Yesterday morning the UPS guy arrived through the blizzard to deliver a big box of very little weight. Inside was a very lofty, but very light Marmot Plasma 15 sleeping bag, which I am now reviewing for
UKClimbing. But I thought I'd do a very quick "first look" here, as these bags are very new and there is very little about them on the net as of this moment. Oddly, even though they are
for sale in the US already, they don't appear to be on Marmot's own website yet - although if you can take very cheery and enthusiastic Americans-in-sleeping-bags, you can see Marmot's Curly
here discussing the bag (I'm sure he's a lovely, normal guy when not hiding in sleeping bags for company videos).
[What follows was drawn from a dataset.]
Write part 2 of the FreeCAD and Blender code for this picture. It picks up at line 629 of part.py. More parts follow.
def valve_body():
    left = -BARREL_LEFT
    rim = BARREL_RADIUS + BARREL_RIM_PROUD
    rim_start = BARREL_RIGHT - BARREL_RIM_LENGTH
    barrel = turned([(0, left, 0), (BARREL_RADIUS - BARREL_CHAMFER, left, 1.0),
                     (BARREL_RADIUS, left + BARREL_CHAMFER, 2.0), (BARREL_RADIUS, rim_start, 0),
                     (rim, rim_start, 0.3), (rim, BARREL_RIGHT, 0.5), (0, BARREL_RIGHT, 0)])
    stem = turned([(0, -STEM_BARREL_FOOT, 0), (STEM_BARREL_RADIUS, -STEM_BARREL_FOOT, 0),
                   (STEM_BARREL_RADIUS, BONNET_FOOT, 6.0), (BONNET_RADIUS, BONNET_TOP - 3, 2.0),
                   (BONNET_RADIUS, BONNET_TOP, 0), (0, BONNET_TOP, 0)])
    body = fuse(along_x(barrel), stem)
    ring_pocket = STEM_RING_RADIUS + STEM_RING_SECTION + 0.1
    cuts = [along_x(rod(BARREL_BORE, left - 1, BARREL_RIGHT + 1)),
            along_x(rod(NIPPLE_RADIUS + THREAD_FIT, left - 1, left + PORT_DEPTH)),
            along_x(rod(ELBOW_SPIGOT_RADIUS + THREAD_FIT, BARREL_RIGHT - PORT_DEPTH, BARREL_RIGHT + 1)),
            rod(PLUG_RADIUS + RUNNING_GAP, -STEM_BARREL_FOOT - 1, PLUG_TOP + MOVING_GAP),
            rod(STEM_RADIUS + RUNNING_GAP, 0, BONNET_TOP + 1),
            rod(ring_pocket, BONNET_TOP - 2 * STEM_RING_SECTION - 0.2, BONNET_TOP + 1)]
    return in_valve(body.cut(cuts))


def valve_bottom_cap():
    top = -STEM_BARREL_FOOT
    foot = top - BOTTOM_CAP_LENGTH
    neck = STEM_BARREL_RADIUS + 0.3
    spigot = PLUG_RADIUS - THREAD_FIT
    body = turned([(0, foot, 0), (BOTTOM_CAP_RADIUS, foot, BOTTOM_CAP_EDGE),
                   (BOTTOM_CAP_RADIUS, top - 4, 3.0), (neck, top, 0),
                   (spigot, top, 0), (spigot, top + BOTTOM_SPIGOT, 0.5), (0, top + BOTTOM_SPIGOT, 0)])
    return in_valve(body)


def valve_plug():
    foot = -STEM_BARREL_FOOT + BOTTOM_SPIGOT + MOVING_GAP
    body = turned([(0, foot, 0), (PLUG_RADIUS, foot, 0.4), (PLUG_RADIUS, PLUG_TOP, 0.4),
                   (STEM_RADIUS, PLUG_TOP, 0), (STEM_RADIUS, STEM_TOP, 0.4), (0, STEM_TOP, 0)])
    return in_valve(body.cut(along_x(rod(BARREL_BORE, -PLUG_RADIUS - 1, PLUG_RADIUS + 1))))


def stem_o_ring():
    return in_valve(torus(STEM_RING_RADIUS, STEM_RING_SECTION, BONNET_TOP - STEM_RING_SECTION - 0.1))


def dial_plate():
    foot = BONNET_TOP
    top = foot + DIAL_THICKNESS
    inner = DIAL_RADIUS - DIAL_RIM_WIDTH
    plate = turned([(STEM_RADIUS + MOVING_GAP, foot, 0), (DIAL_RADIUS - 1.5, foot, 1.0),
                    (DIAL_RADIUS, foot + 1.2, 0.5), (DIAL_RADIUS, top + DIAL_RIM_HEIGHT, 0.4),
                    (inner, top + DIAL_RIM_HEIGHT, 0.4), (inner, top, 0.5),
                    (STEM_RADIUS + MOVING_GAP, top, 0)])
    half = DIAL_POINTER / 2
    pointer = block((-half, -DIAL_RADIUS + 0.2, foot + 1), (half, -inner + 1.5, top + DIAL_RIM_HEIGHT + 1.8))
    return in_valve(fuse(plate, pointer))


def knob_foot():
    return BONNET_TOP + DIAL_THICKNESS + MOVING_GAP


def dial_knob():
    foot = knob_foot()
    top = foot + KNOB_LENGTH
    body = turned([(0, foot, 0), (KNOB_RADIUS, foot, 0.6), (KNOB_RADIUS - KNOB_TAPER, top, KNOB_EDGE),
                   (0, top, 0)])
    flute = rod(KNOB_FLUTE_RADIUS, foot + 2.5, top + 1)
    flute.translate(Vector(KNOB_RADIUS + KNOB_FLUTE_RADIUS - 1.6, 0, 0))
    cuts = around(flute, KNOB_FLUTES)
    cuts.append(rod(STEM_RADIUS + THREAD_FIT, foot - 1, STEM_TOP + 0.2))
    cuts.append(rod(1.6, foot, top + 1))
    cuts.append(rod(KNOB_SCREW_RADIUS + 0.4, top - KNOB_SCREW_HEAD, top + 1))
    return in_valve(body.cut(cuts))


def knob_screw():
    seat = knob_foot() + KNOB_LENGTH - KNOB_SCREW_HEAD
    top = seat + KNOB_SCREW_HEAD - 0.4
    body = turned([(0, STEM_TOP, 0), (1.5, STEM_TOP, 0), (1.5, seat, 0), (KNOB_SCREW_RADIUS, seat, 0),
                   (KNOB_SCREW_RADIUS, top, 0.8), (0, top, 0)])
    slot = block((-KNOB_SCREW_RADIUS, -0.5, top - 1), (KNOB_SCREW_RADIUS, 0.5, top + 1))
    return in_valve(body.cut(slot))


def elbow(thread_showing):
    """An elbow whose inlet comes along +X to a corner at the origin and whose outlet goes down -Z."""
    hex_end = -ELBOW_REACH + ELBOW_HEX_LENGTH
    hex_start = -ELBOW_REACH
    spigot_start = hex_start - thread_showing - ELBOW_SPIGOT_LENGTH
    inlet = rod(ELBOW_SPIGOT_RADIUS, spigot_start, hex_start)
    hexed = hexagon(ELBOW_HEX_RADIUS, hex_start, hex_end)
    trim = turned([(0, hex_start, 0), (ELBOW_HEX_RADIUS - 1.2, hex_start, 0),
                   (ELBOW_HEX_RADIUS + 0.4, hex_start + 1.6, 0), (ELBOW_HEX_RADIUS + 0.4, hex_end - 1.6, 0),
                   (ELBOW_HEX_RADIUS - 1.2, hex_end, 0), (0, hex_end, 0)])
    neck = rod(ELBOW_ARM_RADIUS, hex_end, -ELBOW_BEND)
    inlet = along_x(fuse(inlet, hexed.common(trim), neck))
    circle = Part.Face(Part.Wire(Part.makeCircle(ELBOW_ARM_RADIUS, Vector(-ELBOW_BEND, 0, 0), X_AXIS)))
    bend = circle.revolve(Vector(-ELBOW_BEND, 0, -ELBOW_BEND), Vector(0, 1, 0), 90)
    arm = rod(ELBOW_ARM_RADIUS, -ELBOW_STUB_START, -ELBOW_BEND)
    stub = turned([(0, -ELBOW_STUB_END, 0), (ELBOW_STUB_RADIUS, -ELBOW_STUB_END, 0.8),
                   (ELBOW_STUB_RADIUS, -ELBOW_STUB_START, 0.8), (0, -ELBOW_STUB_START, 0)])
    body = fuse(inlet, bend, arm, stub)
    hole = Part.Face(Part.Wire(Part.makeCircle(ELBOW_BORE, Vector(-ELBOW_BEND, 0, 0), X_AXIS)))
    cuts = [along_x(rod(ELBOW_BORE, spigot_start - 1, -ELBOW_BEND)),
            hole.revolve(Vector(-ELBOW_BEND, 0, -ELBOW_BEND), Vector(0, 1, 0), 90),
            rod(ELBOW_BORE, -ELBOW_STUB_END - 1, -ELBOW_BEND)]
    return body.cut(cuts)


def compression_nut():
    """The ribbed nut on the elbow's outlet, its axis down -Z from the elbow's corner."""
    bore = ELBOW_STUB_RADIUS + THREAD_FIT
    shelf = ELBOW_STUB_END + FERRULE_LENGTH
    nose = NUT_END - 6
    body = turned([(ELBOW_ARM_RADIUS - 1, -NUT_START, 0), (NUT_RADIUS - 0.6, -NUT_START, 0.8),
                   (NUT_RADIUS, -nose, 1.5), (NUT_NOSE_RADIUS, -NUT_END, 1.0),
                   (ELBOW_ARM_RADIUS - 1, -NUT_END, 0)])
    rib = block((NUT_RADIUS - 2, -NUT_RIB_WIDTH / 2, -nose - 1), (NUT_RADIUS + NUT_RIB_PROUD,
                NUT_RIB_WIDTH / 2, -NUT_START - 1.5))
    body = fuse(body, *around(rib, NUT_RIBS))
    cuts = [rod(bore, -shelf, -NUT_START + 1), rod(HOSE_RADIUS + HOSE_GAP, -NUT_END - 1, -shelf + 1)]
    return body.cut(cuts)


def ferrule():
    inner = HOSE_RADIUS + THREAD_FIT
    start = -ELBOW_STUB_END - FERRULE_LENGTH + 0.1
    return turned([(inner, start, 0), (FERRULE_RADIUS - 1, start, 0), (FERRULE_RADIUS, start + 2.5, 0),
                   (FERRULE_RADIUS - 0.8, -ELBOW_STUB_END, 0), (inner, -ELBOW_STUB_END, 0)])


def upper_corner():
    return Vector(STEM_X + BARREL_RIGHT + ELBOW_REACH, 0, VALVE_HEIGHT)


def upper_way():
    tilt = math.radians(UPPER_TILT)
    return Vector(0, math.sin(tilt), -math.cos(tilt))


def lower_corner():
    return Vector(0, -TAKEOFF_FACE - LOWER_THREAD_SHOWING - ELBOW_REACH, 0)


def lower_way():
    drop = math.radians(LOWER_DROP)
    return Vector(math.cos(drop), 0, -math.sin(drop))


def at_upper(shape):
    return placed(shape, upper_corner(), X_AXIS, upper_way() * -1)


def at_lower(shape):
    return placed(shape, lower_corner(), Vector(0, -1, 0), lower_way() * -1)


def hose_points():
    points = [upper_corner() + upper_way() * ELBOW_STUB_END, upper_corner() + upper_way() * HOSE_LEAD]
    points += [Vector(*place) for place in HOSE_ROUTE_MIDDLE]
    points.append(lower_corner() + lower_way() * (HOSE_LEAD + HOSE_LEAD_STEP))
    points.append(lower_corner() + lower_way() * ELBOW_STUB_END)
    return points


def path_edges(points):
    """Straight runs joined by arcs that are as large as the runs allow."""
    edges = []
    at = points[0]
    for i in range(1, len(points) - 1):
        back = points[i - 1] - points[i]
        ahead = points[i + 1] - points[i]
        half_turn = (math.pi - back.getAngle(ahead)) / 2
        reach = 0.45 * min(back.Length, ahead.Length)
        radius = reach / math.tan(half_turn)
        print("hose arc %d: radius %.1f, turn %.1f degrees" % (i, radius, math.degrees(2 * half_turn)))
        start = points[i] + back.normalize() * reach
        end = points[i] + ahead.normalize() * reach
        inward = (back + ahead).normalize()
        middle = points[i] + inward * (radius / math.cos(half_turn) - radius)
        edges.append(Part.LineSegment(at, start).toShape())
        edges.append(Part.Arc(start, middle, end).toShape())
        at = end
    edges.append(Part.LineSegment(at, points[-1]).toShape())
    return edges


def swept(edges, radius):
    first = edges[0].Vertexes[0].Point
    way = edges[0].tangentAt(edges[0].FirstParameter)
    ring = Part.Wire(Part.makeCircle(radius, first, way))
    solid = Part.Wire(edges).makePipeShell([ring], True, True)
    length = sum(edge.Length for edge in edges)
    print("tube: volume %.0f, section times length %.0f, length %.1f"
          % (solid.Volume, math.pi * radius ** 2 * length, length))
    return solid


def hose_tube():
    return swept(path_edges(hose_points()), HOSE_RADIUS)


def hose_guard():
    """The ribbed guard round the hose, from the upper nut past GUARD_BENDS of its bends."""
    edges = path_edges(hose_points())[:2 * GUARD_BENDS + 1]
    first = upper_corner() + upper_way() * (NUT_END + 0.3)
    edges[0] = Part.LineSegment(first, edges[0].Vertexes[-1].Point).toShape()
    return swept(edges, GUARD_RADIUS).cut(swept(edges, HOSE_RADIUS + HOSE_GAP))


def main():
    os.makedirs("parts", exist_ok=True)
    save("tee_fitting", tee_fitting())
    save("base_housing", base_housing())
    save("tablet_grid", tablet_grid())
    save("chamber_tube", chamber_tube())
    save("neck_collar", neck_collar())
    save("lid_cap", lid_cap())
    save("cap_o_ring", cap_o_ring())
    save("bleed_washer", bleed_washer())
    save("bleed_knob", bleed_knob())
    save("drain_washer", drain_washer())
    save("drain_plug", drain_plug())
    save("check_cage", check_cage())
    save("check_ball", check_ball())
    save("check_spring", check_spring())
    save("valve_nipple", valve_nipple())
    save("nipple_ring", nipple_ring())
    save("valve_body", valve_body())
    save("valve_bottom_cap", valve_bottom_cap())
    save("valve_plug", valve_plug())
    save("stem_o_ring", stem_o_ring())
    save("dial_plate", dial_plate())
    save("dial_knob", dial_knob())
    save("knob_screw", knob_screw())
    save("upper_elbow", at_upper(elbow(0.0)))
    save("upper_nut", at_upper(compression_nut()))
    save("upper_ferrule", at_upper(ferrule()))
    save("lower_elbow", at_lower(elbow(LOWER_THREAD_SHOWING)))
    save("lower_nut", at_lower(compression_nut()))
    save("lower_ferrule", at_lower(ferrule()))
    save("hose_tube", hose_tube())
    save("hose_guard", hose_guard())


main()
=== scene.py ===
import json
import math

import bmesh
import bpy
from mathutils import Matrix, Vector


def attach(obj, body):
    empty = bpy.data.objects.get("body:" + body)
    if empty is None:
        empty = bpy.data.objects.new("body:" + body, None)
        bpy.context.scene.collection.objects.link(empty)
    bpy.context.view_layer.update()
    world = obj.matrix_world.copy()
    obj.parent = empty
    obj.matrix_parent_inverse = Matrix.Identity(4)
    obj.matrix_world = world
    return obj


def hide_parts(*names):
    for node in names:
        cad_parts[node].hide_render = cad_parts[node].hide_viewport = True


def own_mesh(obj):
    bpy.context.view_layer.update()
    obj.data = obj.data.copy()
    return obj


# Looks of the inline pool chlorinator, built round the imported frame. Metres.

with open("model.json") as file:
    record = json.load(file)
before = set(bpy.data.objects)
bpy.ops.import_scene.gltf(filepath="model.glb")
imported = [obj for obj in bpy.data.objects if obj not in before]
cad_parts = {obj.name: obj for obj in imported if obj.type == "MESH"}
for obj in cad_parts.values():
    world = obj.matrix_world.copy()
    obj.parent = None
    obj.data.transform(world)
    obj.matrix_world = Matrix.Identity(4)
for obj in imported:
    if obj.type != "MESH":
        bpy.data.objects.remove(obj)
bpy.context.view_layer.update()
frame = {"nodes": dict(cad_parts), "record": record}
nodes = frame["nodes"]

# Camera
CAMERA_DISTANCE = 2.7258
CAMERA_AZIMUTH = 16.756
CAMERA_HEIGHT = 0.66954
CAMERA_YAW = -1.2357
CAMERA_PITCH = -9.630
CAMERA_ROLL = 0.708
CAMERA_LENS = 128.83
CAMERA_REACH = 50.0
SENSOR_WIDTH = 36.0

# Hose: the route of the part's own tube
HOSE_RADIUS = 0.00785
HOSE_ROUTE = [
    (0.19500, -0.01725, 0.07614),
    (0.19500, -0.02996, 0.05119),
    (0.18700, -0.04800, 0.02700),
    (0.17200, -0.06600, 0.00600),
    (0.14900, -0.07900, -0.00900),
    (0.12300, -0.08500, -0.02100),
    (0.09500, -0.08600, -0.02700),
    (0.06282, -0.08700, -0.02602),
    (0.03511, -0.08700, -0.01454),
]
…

The Plasma range is two new style bags, made of top of the range fabrics and filled with the best goose down. Unfortunately they also come with a top of the range price, RRP for the "15" (named for 15 degrees Fahrenheit - slightly confusingly for us Euros) appears to be 480 bucks in the US. So expect a price around 300 quid or 350 Euros. A lot of money to shell out, so I imagine the likely user is going to be someone who really does a lot of backpacking or camping in pretty cold conditions and wants a bag that is about as light as you can find for its temperature rating.
Anyway, taking my reviewing very seriously, I decided I better bite the bullet and give the bag a go. The heavy snow had stopped by evening but it was blustery and cold whilst I put the tent up in my back garden after packing the snow down by snow shoe. My little Hubba tent isn't really designed for camping on snow, the wind seems to get under the fly sheet quite easily and the all mesh inner means a bit more airflow through the tent than one might necessarily require in winter! Nevertheless this guarantees you are testing the insulation value of your sleeping bag, not of your tent.
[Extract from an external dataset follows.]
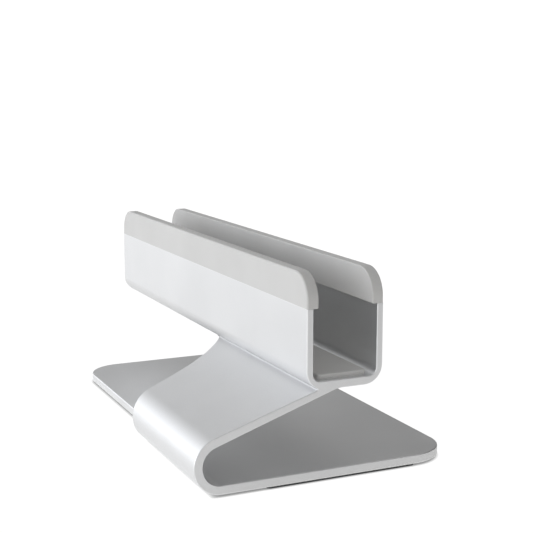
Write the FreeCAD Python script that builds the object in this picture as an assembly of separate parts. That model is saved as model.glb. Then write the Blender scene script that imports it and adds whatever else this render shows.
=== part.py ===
import FreeCAD, Part
import math
import os

# Vertical laptop stand: one aluminium body (plate, fold, rising neck and U-channel), two silicone
# lip caps, a silicone floor pad and two rubber foot strips. Millimetres, +Z up.
# Origin: bottom centre of the whole object. +X: the end where the fold and neck are flush with the
# channel. +Y: the back, where the plate reaches out furthest.

# Overall
LENGTH = 250.5              # channel, end to end along X
DEPTH = 125.1               # front of the fold to the back edge of the plate
HEIGHT = 90.2               # supporting surface to the top of the lip caps
FLUSH_X = LENGTH / 2        # plane that all the flush ends share
FRONT_Y = -DEPTH / 2        # front of the fold

# Plate, fold and neck
PLATE_T = 4.0
PLATE_LENGTH = 210.5
PLATE_FRONT_Y = FRONT_Y + 13.4
PLATE_CORNER_R = 19.0
FOOT_HEIGHT = 1.0           # the plate's underside stands this far above the surface
FOLD_R = 12.4               # outer radius of the fold
NECK_TOP_DEG = 17.7         # rise of the neck's upper face
NECK_UNDER_DEG = 18.5       # rise of its lower face: the neck thins a little towards the channel
NECK_WIDTH = 80.0           # along X, at the front of the fold
FLARE_DEG = 17.0            # the neck's free side first leaves the Y direction by this angle
FLARE_START = 26.4          # distance behind the fold's front where the concave flare begins
FLARE_R = 57.0
FLARE_END_DEG = 65.0        # the arc ends under the channel and runs on straight
UNDER_BLEND_R = 15.0        # blend between the neck's and the channel's undersides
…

The bag looks quite slim, but feels fine once inside. One immediate plus point is that the poppers and draw cords on the hood and draft collar are very easy to find and use in the dark. Really nice design. After doing them all up I immediately felt snug and warm, so couldn't be bothered undoing them again to read my book. So instead I just went to sleep (BTW, the book is "Wolf Hall" that won the Booker a couple of years ago and is well loved in literary circles - which makes me feel slightly embarrassed to ask, but has anyone else found reading it a bit of a trudge? Come on Henry VIII! Just shag her and behead her already!). I was still snug and warm at 6.45 when I had to get up. Getting out a nice warm sleeping bag into sub-zero temperatures is as nice as it always is - i.e. not nice at all.
The thermometer had said minus 4.5 when I had gone out, and it was minus 5.3 this morning when I came back into the house. The bags is rated to -9 but as anyone knows, sleeping bag ratings even with the best intentions of the manufacturers are a very inexact science. What I can say is that wearing my normal winter camping 'pyjamas' of a merino base layer, hat and down filled sleeping 'booties', I was very warm all night in the Plasma 15. I normally feel warm getting into sleeping bags but cool down a lot through the night, often feeling a bit chilly in the morning - but no such problem with the Plasma 15, at least at this temperature. So looking good so far. Much more on UKC at the end of March.